Geni e o Zepelim, ou uma carta aberta ao João Miguel Tavares

Quando se tenta fazer uma analogia utilizando uma música é preciso entender claramente que mensagem quer o autor passar. João Miguel Tavares não sabe.



Em Geni e o Zepelim, Chico Buarque personifica em Geni o alvo da "sociedade" moralista que não aceita a diferença e que discrimina e agride aqueles que, no pensamento ou na forma, são diferentes. Esta é a Geni. Um ser diferente, já tristemente habituado a ser chutado pelas ruas, um ser que vive na margem da "sociedade" não por opção, mas porque a "sociedade" a esmurra até aos cantos, rindo depois em altas gargalhadas quando Geni está no chão, debilitada por tantos chutos e pontapés. Geni, quando pode, põe-se a pé, sacode o vestido, lambe as feridas e continua. Geni continua.

Um dia um invasor cruel quer destruir a cidade. Aquela cidade não cumpre os padrões do invasor. Não é uma cidade ao nível do invasor. Uma cidade menor que merece ser extreminada.

O invasor ameaça destruir a cidade se não lhe entregarem a Geni, para que ele a possa explorar a seu bel-prazer.

Geni foi então alvo da cortesia dos "Habitantes da Cidade". Enganada pela falsa bondade da "sociedade", Geni acedeu ao pedido dos  "Habitantes da Cidade" e decide entregar-se ao invasor.

Foram tantos os pedidos
Tão sinceros, tão sentidos
Que ela dominou seu asco
Nessa noite lancinante
Entregou-se a tal amante
Como quem dá-se ao carrasco

Depois de aceite o pedido, o invasor começou o desbaste.
Ele fez tanta sujeira
Lambuzou-se a noite inteira
Até ficar saciado
E nem bem amanhecia
Partiu numa nuvem fria
Com seu zepelim prateado

Acaba o festim, Geni, violada e frágil, vê partir o seu invasor, cobrado que está já o alto preço da dignidade de Geni.

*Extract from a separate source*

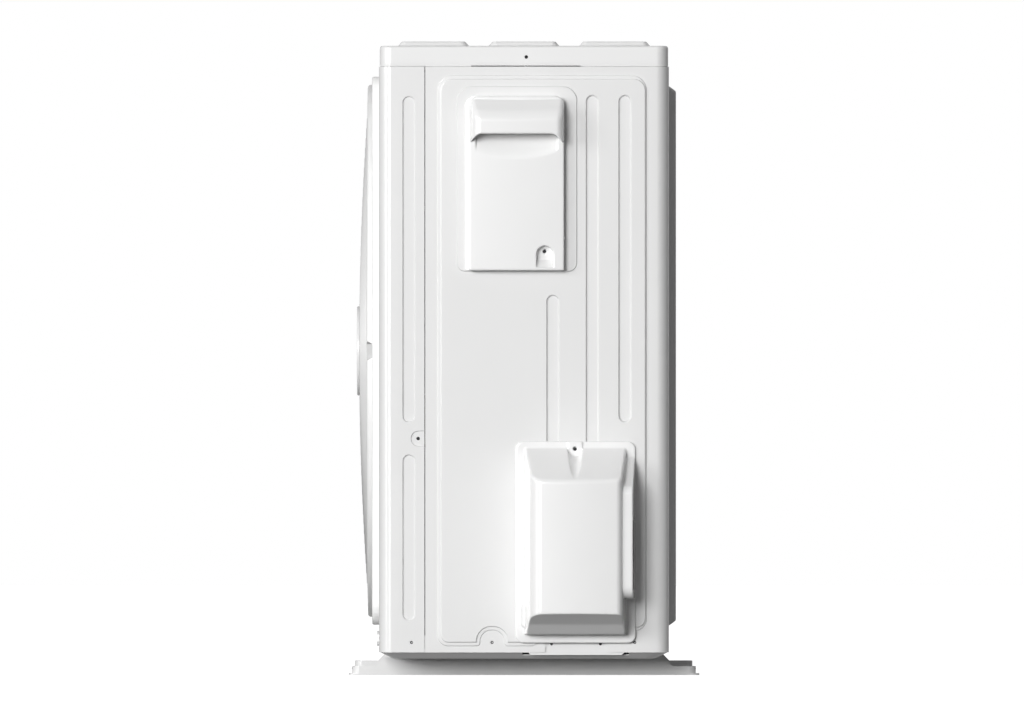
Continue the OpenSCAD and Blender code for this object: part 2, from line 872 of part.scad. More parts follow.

Vamos então fazer a analogia como ela deve ser feita.

Se há uma Geni naquilo que são os factos político-económico-financeiros dos últimos 3 anos do nosso país, são os Portugueses. Os portugueses é que foram de marginalizados pelos "Habitantes da Cidade",  que os insultaram e lhes disseram que vivia acima das suas possíbilidades, que gastou mais que o que devia e que não merecia as conquistas dos últimos 40 anos, que lhe diziam que o estado não tinha obrigação de lhe garantir, como proclama Sérgio, a liberdade a sério, que só chega com a paz, o pão, habitação, saúde e educação.


Pelas fraquezas da cidade, pela sua imundice, os invasores da música de Chico, aqui atores os que compõe a troika, acharam que a cidade onde habita Geni, aqui, Portugal, teria de pagar por ser menor. Por ter uma economía mais débil e por ter sofrido com o atolamento da integração europeia e da arquitetura de uma moeda única que, claramente, prejudicou os mais frágeis e débeis.

Geni, o povo português, pois claro, foi então interpelada pelos "habitantes da cidade".

Os "habitantes da cidade", aqueles que estão no governo de Portugal neste momento, (quem mais poderia ser?) decidiram então seduzir Geni. Disseram-lhe que a culpa era dos que a governavam até então. Prometeram-lhe que "não eram precisos mais impostos" e que "não era preciso despedir funcionários públicos". 

Geni, enganada, deitou-se então com o invasor, aqui, votou nesses "habitantes da cidade" que lhe prometiam um mundo de coisas boas. 

Passada a noite, com o invasor quase a partir "numa núvem fria, com seu zepelim prateado", o povo português, como Geni na música do Chico, sente-se violado e frágil, enganado pelos "Habitantes da Cidade" que mal conseguiram os seus propósitos deitaram por terra as suas promessas e começaram a "Jogar pedra na Geni! Jogar bosta na Geni!" . Passada a noite era já necessário aumentar brutalmente os impostos e diminuir, não menos brutalmente, as prestações sociais, entre outras pedradas jogadas na Geni.

No final, como na música de Chico, não resta sentimento senão o de pena pela Geni, que, enganada, se entregou ao invasor, sofrendo ás suas mãos, apenas para benefício dos "Habitantes da Cidade" que ficaram com o poder e, novamente, menosprezaram a Geni.

Por tudo o que acima escrevo caro João Miguel Tavares, a analogia correta para definir os factos político-económico-financeiros dos últimos 3 anos do nosso país encontra-a nas palavras do Zeca, não nas do Chico.